__The task__: Your answer should consist only of the lines below from the one with "zip_chain(garment)" through the one with "if empty is", copied exactly.
----- Exercise inputs
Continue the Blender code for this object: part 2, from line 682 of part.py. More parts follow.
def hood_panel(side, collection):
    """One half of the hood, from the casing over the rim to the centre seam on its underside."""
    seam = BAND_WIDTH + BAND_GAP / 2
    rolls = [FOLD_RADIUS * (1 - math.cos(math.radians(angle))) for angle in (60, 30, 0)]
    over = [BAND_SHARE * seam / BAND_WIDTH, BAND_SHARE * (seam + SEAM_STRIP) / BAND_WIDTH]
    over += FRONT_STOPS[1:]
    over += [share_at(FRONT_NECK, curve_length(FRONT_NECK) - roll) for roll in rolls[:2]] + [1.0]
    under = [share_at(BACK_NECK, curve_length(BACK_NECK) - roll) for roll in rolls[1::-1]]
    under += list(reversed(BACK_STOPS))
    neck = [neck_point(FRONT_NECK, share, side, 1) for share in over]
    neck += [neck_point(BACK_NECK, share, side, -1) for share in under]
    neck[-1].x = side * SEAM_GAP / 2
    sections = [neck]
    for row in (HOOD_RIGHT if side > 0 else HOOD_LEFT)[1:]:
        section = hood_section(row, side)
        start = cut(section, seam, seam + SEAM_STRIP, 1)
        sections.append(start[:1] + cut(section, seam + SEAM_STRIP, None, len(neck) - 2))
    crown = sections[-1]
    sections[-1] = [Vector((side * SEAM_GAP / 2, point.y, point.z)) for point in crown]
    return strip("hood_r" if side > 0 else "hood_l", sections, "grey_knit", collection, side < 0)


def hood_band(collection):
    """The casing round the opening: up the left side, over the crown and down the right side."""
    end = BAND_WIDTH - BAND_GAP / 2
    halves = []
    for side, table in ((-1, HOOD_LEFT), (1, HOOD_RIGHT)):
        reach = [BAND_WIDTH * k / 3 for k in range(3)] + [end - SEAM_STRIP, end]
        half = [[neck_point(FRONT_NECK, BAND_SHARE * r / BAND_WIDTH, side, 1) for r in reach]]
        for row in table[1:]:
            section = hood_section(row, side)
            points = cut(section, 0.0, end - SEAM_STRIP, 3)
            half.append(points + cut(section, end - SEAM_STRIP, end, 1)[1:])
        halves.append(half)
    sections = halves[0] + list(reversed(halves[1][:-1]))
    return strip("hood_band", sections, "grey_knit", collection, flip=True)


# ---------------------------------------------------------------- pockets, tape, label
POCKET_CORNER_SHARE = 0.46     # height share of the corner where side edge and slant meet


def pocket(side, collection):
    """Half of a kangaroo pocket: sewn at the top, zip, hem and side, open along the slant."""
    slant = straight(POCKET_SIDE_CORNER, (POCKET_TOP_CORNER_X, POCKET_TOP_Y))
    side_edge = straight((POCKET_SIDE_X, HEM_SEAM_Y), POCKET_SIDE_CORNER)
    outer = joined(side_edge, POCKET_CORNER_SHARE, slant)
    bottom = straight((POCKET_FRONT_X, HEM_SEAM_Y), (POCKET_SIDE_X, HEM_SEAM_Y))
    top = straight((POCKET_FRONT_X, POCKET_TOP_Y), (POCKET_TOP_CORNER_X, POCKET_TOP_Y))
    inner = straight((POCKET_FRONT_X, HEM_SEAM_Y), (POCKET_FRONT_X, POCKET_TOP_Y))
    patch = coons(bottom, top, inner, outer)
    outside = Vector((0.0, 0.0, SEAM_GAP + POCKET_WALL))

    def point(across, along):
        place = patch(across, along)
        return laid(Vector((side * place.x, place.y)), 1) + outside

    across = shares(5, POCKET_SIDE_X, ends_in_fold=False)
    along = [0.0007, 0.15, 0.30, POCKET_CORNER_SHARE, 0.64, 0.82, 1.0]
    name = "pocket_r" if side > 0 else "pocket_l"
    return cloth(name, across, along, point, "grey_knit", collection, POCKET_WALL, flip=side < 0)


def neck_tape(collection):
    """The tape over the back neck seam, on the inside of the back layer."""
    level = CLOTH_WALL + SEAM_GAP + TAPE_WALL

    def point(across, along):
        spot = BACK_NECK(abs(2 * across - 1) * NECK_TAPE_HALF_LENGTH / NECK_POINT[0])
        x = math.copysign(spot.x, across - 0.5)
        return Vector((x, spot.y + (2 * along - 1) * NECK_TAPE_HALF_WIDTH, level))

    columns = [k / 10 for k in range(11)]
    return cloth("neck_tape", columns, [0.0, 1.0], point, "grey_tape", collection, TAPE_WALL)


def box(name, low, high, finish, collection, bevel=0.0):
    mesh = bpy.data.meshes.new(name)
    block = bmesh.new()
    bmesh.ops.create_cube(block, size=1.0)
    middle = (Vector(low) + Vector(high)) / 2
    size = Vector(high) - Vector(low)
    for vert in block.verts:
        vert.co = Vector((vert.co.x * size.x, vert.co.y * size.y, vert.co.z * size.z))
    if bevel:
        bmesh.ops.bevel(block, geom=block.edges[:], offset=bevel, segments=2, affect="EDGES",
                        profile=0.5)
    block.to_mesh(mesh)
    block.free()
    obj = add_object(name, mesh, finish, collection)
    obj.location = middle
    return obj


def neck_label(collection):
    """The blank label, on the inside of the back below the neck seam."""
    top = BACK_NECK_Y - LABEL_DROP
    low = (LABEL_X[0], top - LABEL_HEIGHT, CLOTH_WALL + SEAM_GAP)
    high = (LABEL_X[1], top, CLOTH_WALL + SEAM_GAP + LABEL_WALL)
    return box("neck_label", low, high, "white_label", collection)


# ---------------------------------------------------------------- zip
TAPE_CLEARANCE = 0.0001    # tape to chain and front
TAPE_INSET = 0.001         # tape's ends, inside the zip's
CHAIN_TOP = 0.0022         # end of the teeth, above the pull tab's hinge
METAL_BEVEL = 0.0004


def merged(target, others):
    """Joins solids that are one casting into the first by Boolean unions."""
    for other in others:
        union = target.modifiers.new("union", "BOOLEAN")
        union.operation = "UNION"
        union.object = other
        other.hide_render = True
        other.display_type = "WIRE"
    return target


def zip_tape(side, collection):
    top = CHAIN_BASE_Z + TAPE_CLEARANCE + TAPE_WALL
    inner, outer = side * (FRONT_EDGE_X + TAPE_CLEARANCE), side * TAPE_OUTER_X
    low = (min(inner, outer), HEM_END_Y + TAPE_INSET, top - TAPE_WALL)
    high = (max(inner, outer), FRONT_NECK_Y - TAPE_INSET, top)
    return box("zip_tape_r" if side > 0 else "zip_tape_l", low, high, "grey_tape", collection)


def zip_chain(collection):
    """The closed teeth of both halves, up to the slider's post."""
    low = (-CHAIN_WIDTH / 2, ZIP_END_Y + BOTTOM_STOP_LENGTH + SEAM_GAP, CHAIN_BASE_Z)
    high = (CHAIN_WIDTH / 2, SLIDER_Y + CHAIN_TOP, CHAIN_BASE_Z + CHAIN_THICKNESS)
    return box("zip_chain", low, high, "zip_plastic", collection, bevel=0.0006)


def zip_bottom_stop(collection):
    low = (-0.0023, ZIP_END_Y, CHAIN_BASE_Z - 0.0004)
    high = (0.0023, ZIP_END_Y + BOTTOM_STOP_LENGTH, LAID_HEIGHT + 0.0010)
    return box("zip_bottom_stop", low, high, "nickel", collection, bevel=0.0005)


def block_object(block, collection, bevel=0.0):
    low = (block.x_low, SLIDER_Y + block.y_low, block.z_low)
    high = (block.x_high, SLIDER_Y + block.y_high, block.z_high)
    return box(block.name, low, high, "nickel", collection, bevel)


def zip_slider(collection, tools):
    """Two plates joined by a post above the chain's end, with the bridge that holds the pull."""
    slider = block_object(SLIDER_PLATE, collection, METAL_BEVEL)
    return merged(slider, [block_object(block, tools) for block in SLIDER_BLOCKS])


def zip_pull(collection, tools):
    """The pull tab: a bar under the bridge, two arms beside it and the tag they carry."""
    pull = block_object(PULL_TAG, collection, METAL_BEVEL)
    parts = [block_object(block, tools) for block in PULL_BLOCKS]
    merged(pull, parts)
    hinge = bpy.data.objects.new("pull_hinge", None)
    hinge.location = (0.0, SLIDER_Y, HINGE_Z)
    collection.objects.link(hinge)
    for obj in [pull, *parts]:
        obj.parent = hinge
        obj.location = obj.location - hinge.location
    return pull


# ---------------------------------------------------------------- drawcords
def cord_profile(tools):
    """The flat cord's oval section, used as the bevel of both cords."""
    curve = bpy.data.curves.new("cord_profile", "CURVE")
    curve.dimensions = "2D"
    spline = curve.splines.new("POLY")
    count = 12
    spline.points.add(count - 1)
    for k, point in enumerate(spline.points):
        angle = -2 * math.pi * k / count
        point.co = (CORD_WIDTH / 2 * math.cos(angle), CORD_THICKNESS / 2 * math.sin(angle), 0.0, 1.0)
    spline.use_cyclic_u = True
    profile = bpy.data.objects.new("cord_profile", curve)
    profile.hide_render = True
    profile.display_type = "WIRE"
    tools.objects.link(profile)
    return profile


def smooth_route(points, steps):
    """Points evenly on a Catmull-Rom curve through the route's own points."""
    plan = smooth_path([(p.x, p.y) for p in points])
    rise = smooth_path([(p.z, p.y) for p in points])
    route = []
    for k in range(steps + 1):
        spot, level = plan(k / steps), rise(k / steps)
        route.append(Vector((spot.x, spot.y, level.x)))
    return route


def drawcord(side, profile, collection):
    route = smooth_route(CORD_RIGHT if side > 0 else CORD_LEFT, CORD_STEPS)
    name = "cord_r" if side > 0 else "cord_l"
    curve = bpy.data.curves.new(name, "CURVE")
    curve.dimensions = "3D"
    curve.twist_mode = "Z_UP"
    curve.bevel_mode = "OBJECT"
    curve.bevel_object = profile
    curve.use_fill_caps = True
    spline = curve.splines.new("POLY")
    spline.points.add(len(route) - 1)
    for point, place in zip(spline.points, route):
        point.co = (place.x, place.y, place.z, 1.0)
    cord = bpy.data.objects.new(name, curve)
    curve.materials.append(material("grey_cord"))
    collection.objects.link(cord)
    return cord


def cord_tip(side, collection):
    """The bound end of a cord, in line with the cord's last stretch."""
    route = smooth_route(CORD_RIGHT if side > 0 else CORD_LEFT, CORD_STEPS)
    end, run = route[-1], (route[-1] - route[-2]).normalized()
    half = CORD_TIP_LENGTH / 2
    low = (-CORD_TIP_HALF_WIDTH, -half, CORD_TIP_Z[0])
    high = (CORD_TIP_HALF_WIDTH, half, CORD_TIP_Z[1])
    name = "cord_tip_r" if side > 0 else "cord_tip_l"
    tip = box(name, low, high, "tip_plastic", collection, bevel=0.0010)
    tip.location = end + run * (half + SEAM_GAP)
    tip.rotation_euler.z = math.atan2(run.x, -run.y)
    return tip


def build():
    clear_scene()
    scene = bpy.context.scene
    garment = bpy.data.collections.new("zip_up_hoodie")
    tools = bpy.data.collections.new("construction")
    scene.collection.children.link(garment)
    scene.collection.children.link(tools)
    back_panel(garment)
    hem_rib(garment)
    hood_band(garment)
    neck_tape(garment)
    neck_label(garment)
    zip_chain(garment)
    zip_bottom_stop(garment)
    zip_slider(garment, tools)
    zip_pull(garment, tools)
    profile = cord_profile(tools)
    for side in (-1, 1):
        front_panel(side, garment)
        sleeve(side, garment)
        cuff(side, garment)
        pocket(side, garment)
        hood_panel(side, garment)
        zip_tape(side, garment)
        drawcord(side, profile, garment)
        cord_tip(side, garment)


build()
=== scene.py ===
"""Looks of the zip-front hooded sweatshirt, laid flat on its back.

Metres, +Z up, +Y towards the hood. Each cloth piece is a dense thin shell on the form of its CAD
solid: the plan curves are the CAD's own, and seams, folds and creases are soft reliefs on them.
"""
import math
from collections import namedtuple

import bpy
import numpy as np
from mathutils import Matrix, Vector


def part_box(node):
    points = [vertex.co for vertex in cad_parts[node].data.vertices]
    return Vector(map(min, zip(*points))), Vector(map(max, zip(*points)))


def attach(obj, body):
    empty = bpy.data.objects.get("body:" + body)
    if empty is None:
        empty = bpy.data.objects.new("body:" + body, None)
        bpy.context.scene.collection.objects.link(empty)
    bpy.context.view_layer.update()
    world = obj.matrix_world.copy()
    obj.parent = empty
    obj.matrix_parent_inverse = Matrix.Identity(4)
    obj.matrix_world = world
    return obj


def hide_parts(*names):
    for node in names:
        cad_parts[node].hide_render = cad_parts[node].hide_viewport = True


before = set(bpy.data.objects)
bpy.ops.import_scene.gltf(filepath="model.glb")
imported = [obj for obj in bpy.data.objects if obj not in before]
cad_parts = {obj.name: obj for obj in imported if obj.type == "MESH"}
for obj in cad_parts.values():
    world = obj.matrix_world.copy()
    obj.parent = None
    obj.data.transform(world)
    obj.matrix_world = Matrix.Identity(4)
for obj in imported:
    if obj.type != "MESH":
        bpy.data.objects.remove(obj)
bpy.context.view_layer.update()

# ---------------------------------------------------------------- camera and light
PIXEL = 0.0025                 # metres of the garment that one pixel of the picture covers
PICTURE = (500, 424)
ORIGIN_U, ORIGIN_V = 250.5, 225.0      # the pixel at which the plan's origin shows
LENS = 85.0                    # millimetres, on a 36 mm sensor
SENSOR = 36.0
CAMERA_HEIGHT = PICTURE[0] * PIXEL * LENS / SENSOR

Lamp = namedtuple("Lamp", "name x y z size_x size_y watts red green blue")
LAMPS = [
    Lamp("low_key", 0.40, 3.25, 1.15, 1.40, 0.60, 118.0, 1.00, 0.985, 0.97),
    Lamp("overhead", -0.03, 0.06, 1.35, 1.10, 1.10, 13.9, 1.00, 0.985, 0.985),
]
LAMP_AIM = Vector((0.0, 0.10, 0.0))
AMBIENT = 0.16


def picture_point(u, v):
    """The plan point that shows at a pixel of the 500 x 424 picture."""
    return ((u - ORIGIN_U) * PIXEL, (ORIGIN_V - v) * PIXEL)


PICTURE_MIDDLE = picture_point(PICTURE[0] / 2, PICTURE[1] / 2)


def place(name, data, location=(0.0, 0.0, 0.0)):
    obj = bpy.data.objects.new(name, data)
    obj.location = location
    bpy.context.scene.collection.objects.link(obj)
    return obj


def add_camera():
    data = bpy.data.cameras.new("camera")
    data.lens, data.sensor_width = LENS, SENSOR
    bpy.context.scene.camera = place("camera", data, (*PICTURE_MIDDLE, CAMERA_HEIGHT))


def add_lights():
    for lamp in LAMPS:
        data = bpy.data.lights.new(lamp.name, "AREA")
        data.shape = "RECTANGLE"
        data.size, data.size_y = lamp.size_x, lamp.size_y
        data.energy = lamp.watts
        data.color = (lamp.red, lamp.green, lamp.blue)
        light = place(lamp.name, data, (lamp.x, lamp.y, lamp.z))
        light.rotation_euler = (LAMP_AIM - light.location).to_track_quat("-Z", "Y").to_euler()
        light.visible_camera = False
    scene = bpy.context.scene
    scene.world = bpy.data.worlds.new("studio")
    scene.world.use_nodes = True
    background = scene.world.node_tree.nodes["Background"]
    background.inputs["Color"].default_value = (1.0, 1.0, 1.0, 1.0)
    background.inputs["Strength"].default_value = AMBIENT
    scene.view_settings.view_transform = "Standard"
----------
----- Exercise inputs
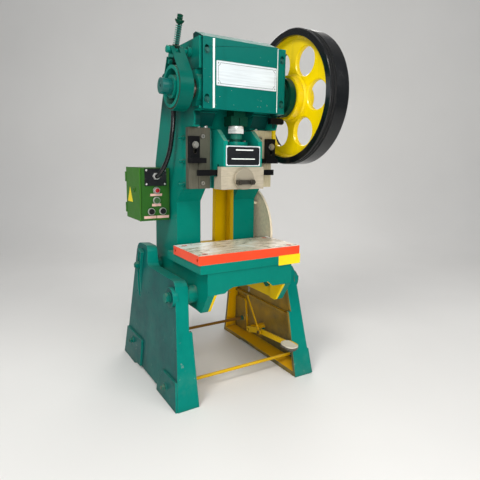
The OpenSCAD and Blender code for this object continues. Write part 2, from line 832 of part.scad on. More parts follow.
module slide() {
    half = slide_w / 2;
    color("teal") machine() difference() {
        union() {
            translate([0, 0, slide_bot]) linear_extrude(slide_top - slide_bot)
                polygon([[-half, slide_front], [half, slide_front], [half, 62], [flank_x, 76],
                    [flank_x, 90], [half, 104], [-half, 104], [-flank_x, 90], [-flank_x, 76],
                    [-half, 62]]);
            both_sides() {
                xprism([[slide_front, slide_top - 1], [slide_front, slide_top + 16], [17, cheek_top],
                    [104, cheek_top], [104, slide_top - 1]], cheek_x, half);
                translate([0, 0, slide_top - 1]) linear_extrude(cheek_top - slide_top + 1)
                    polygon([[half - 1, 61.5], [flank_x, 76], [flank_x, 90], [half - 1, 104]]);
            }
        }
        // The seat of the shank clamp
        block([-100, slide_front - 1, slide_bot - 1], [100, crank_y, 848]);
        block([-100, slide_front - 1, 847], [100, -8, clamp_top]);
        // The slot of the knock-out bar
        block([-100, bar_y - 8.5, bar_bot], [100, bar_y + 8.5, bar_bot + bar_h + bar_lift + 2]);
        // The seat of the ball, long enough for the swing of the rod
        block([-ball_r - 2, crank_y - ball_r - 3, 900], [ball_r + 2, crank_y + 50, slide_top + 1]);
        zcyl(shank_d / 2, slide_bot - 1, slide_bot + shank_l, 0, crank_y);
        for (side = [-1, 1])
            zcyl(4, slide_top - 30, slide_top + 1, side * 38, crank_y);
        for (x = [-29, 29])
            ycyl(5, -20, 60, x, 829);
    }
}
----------
__Exercise result__:
    zip_chain(garment)
    zip_bottom_stop(garment)
    zip_slider(garment, tools)
    zip_pull(garment, tools)
    profile = cord_profile(tools)
    for side in (-1, 1):
        front_panel(side, garment)
        sleeve(side, garment)
        cuff(side, garment)
        pocket(side, garment)
        hood_panel(side, garment)
        zip_tape(side, garment)
        drawcord(side, profile, garment)
        cord_tip(side, garment)


build()
=== scene.py ===
"""Looks of the zip-front hooded sweatshirt, laid flat on its back.

Metres, +Z up, +Y towards the hood. Each cloth piece is a dense thin shell on the form of its CAD
solid: the plan curves are the CAD's own, and seams, folds and creases are soft reliefs on them.
"""
import math
from collections import namedtuple

import bpy
import numpy as np
from mathutils import Matrix, Vector


def part_box(node):
    points = [vertex.co for vertex in cad_parts[node].data.vertices]
    return Vector(map(min, zip(*points))), Vector(map(max, zip(*points)))


def attach(obj, body):
    empty = bpy.data.objects.get("body:" + body)
    if empty is None:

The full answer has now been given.